As for the message, I saw it less as a utopia thing and more of a "if other cultures don't want anything from us, it's their right to say so." A big facet of the Star Trek Prime Directive is, IMHO, that it's arrogant to assume that everyone wants and needs our "advanced" way of life. Yes, the Navi way of life had drawbacks, but so does our advanced way of life and it's extremely crucial to remember that and give other cultures their space. (How would we feel if the Navi's invaded Earth and made us live THEIR way of life? Etc.)

Amaryllis said...

Unless you go by the prequels
I try to stay away from prequels, myself. They never seem to work out well; something about the story being constrained before it ever gets started, or something.

I read Dune too many years ago to remember the details, but decades later I can recall the disgusted feeling I had for that last scene.  "History will call us wives." Well, good for you.

Of course, historically, marriage among the rulers and the aristocracy was not a matter of love.

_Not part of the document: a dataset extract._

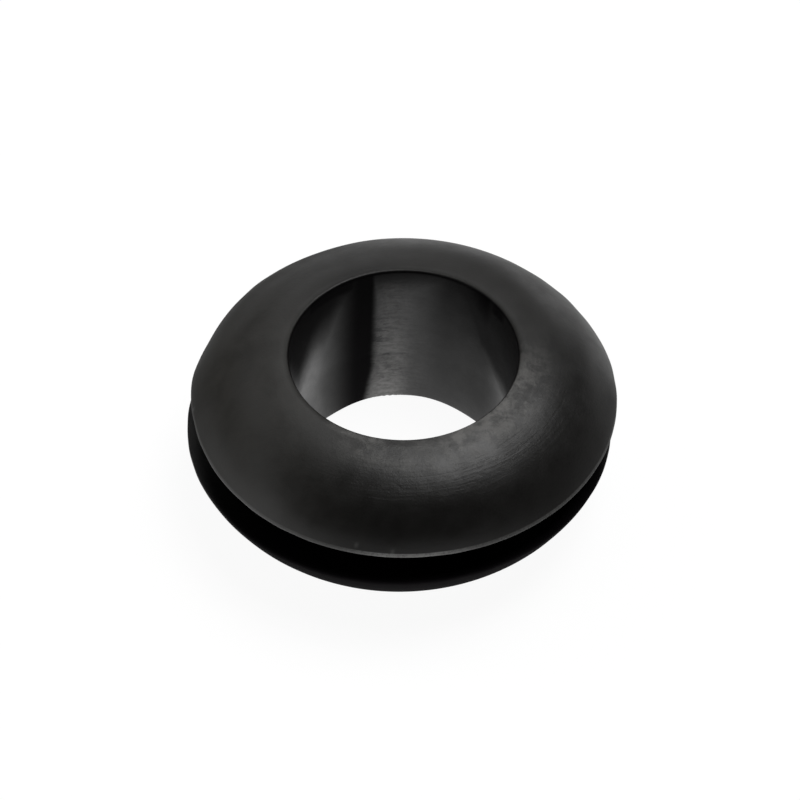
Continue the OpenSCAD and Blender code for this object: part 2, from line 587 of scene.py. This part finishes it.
def rubberPatterns(make, look):
    # The noises by name. The dashes are flattened, and the streaks follow the ring round.
    place = make.add("ShaderNodeTexCoord")[3]
    patterns = {}
    for name in ("mottle", "grain", "score", "blotch"):
        patterns[name] = make.add("ShaderNodeTexNoise", {}, {"Vector": place, **look[name]})[0]
    flat = make.add("ShaderNodeVectorMath", {"operation": "MULTIPLY"}, {
        0: place, 1: look["dashShape"]})[0]
    patterns["dash"] = make.add("ShaderNodeTexNoise", {}, {"Vector": flat, **look["dash"]})[0]
    ringPlace = make.add("ShaderNodeAttribute", {"attribute_name": "ringPlace"})[1]
    turn, pitch = look["streakTurn"], look["streakPitch"]
    stretch = make.add("ShaderNodeVectorMath", {"operation": "MULTIPLY"}, {
        0: ringPlace, 1: (turn, turn, pitch)})[0]
    patterns["streak"] = make.add("ShaderNodeTexNoise", {"noise_dimensions": "4D"}, {
        "Vector": stretch, "W": make.number("rise") * pitch, **look["streak"]})[0]
    patterns["radius"] = make.add("ShaderNodeSeparateXYZ", {}, {0: ringPlace})[2]
    return patterns


def rubberColour(make, look, patterns, chalk):
    # Black rubber under each layer in turn: film and its painted light, rubbed crest, worn mouth,
    # painted highlight line at the rim, chalk, pits, the parting mark and the nicks
    mottle, grain, score = patterns["mottle"], patterns["grain"], patterns["score"]
    blotch, dash, streak = patterns["blotch"], patterns["dash"], patterns["streak"]
    film = mottle.amount(*look["filmShow"]) + (1 - look["filmShow"][0])
    # painted light where the film's mask is strong
    film = film * (look["filmLeast"] + look["filmGain"] * make.number("film"))
    colour = make.blend(film, look["black"], look["bloom"])
    rubbed = streak.amount(*look["rubbedStreak"]) + blotch.amount(*look["rubbedBlotch"])
    rubbed = make.number("scuff") * rubbed * mottle.between(*look["rubbedGaps"])
    colour = make.blend(rubbed, colour, look["rubbed"])
    speckle = look["speckleLevel"] + blotch.amount(*look["speckleBlotch"])
    speckle = speckle + score.amount(*look["speckleScore"])
    colour = make.blend(make.number("mouthWear") * speckle, colour, look["chalk"])
    # painted highlight: a thin pale line at the rim's edge
    lipStart = ring["flangeRadius"] - look["lipWidth"]
    lip = patterns["radius"].between(lipStart - look["lipSoft"], lipStart)
    lip = make.number("rimWear") * lip * (look["lipLevel"] + grain.amount(*look["lipGrain"]))
    colour = make.blend(lip, colour, look["torn"])
    dry = chalk * (dash.amount(*look["dryDash"]) + blotch.amount(*look["dryBlotch"]) + look["dryLevel"])
    colour = make.blend(dry, colour, look["chalk"])
    colour = make.blend(make.number("pitted") * dash.between(*look["pitShow"]), colour, look["pit"])
    seam = make.number("seam") * (look["seamLevel"] + score.amount(*look["seamScore"]))
    colour = make.blend(seam, colour, look["pit"])
    return make.blend(make.number("mark"), colour, look["torn"])


def rubberBump(make, look, patterns, chalk):
    # Strength * pattern for each, summed, as a height for one Bump
    scuff = make.number("scuff")
    height = patterns["grain"] * look["bumpGrain"] + patterns["mottle"] * look["bumpMottle"]
    height = height + patterns["dash"] * chalk * look["bumpDash"]
    height = height + patterns["score"] * scuff * look["bumpScore"]
    streaks = look["bumpStreak"] + patterns["mottle"].amount(*look["bumpStreakMottle"])
    height = height + patterns["streak"] * make.number("streaks") * streaks
    return make.add("ShaderNodeBump", {}, {
        "Strength": look["bumpStrength"], "Distance": look["grainDepth"], "Height": height})[0]


def rubberMaterial(look):
    make = Maker("satinRubber")
    patterns = rubberPatterns(make, look)
    under = make.number("under")
    mean = look["noiseMean"]
    chalkTurn = make.number("chalkTurn") + (patterns["dash"] - mean) * look["dashReach"]
    chalkTurn = chalkTurn + (patterns["score"] - mean) * look["scoreReach"]
    chalk = make.number("chalk") * (-1 * chalkTurn).between(*look["chalkSoft"])
    colour = rubberColour(make, look, patterns, chalk)
    normal = rubberBump(make, look, patterns, chalk)
    roughness = look["roughness"] + (patterns["mottle"] - mean) * look["roughMottle"]
    roughness = roughness + (patterns["streak"] - mean) * look["roughStreak"] * make.number("scuff")
    roughness = roughness + chalk * look["roughChalk"]
    # painted reflection: the coat laid in bands in the bore
    gloss = make.number("gloss") * (look["glossLevel"] + patterns["score"].amount(*look["glossScore"]))
    satin = make.add("ShaderNodeBsdfPrincipled", {}, {
        "Base Color": colour,
        "Roughness": roughness,
        "Specular IOR Level": look["specular"],
        "Coat Weight": gloss,
        "Coat Roughness": look["coatRoughness"],
        "Normal": normal,
    })[0]
    # painted shade: a dull copy of the rubber, near black where the painted shade is deepest
    dull = make.add("ShaderNodeBsdfPrincipled", {}, {
        "Base Color": make.blend(under, colour, look["pit"]),
        "Roughness": look["dullRoughness"] + look["underRoughness"] * under,
        "Specular IOR Level": look["dullSpecular"],
        "Normal": normal,
    })[0]
    shader = make.add("ShaderNodeMixShader", {}, {0: make.number("dull"), 1: satin, 2: dull})[0]
    make.add("ShaderNodeOutputMaterial", {}, {"Surface": shader})
    return make.material


print("grommet: section carried round the bore")
grommet = revolve("grommetRing", wholeSection(ring), ring, finish)
grommet.data.materials.append(rubberMaterial(rubber))
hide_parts("grommet")
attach(grommet, "root")

studio = {
    "floorSize": 8.0,
    "floorColour": (0.08, 0.08, 0.08, 1),
    "floorGlow": 0.94,
    "floorDrop": 0.02 * mm,  # keeps the floor clear of the level face that stands over it
    "skyColour": (0.97, 0.97, 0.97, 1),
    "distance": 1.6,
    "strengthAt": 0.6,       # metres: the lamps' strengths are the watts they would need from there
    # each lamp: degrees round from the right towards the back, degrees up, degrees across, strength
    "lamps": {
        "keyBox": (38, 63, 30, 1.34),
        "topRight": (0, 77, 26, 1.10),
        "topBack": (90, 69, 30, 0.62),
        "backFill": (97, 24, 26, 0.29),
        "backLeftFill": (148, 38, 30, 0.28),
        "leftFill": (180, 24, 24, 0.20),
        "lowLeft": (203, 7, 13, 0.19),
        "lowBack": (65, 7, 13, 0.14),
    },
}


def floorPiece(size):
    half = size["floorSize"] / 2
    low = -size["floorDrop"]
    corners = np.array([(-half, -half, low), (half, -half, low), (half, half, low), (-half, half, low)])
    mesh = bpy.data.meshes.new("floor")
    mesh.from_pydata(corners, [], [(0, 1, 2, 3)])
    floor = bpy.data.objects.new("floor", mesh)
    bpy.context.scene.collection.objects.link(floor)
    make = Maker("paleFloor")
    matt = make.add("ShaderNodeBsdfDiffuse", {}, {"Color": size["floorColour"]})[0]
    glow = make.add("ShaderNodeEmission", {}, {"Color": (1, 1, 1, 1), "Strength": size["floorGlow"]})[0]
    shader = make.add("ShaderNodeAddShader", {}, {0: matt, 1: glow})[0]
    make.add("ShaderNodeOutputMaterial", {}, {"Surface": shader})
    mesh.materials.append(make.material)


def aim(item, place, target):
    # Puts the item at the place with its -Z axis towards the target
    item.location = place
    item.rotation_mode = "QUATERNION"
    item.rotation_quaternion = (target - place).to_track_quat("-Z", "Y")


def softBox(name, around, up, across, strength):
    # A disc that spans the angle across, with watts = strength * (distance / strengthAt)^2
    around, up = np.radians(around), np.radians(up)
    light = bpy.data.lights.new(name, "AREA")
    light.shape = "DISK"
    light.size = 2 * studio["distance"] * np.tan(np.radians(across / 2))
    light.energy = strength * (studio["distance"] / studio["strengthAt"]) ** 2
    item = bpy.data.objects.new(name, light)
    bpy.context.scene.collection.objects.link(item)
    item.visible_camera = False
    middle = Vector((0, 0, ring["height"] / 2 * mm))
    direction = Vector((np.cos(around) * np.cos(up), np.sin(around) * np.cos(up), np.sin(up)))
    aim(item, middle + direction * studio["distance"], middle)


def backdropSky(colour):
    # A plain pale sky that only the camera sees, so it lights nothing
    world = bpy.data.worlds.new("studioSky")
    world.use_nodes = True
    world.node_tree.nodes["Background"].inputs["Color"].default_value = colour
    world.cycles_visibility.diffuse = False
    world.cycles_visibility.glossy = False
    bpy.context.scene.world = world


print("studio: floor and lights")
floorPiece(studio)
for lampName, lamp in studio["lamps"].items():
    softBox(lampName, *lamp)
backdropSky(studio["skyColour"])
bpy.context.scene.view_settings.view_transform = "Standard"

eye = {
    "up": 46.98,             # degrees above the floor
    "distance": 1.11,
    "lens": 957.0,           # millimetres, as is the sensor's width
    "sensor": 36,
    "near": 0.01,
    "far": 10,
    "right": -0.188 * mm,    # where the view's middle passes the bore's mouth, to its right and above it
    "above": -2.367 * mm,
}


def eyePiece(size):
    up = np.radians(size["up"])
    backward = Vector((0, -np.cos(up), np.sin(up)))
    upward = Vector((0, np.sin(up), np.cos(up)))
    target = Vector((size["right"], 0, ring["height"] * mm)) + upward * size["above"]
    camera = bpy.data.objects.new("eye", bpy.data.cameras.new("eye"))
    bpy.context.scene.collection.objects.link(camera)
    camera.data.lens = size["lens"]
    camera.data.sensor_width = size["sensor"]
    camera.data.clip_start = size["near"]
    camera.data.clip_end = size["far"]
    aim(camera, target + backward * size["distance"], target)
    bpy.context.scene.camera = camera


print("camera")
eyePiece(eye)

It was lands and alliances and money. The women weren't asked, and a lot of the time the men weren't asked either, at least if they were young. It's possible to write a story set in that kind of culture and have the husband be reasonably sympathetic;  is it so hard to have him treat his wife with respect rather than cruelty, with affection rather than disdain, even if it doesn't turn into a grand love affair.

And the king often did end up marrying the daughter of the defeated foe. Look at Henry V: we have no idea how the real-life Catherine de Valois felt about marrying him (at least I don't), but Shakespeare's play has the two of them flirting happily, apparently quite taken with each other. It's all in how you write it. Revenge sex, ugh; making the best of necessity, can work.